- Interactive map of the mountain

Highest point
- Elevation: 2,196 m (7,205 ft)
- Prominence: 65 m (213 ft)
- Parent peak: Surtningssue
- Isolation: 0.615 km (0.382 mi)
- Coordinates: 61°32′37″N 8°33′23″E﻿ / ﻿61.54374°N 8.55652°E

Geography
- Location: Innlandet, Norway
- Parent range: Jotunheimen

= Søre Blåbreahøe =

Mountain in Innlandet, Norway

Søre Blåbreahøe is a mountain on the border of Vågå Municipality and Lom Municipality in Innlandet county, Norway. The 2196 m tall mountain is located in the Jotunheimen mountains within Jotunheimen National Park. The mountain sits about 33 km south of the village of Fossbergom and about 45 km southwest of the village of Vågåmo.
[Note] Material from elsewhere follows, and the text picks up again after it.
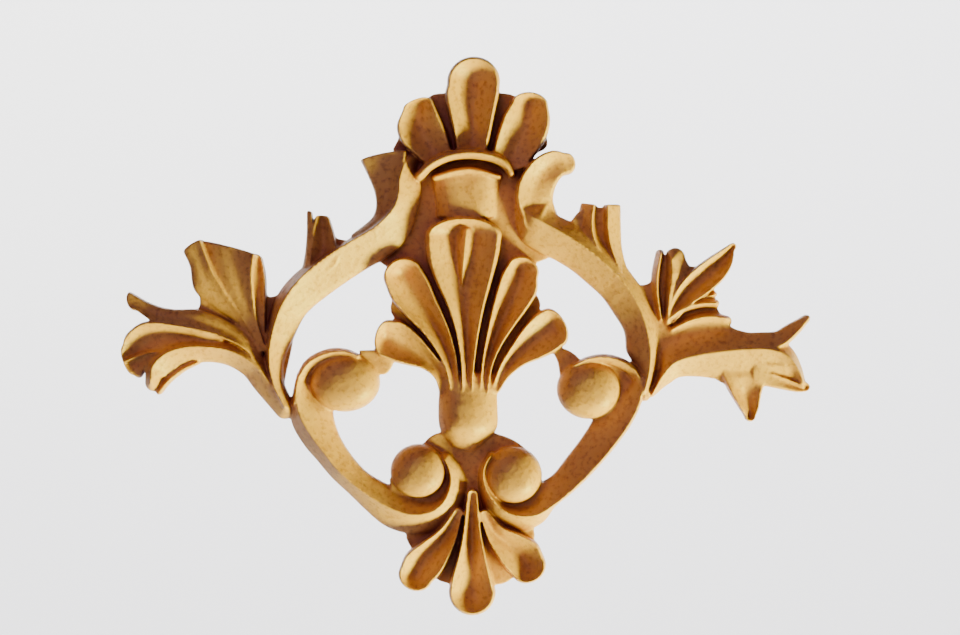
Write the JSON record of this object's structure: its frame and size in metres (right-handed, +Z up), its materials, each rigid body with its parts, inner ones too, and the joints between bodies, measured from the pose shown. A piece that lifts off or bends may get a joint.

The mountain is surrounded by several other notable mountains including Veotinden and Styggehøbretindan to the north; Surtningssuoksle to the east; Surtningssue and Gloptinden to the southeast; Reinstinden, Raudhamran, and Hinnotefjellet to the southwest; Store Hellstugutinden, Nestsøre Hellstugutinden, and Søre Hellstugutinden to the west; and Austre Memurutinden and Store Memurutinden to the northwest.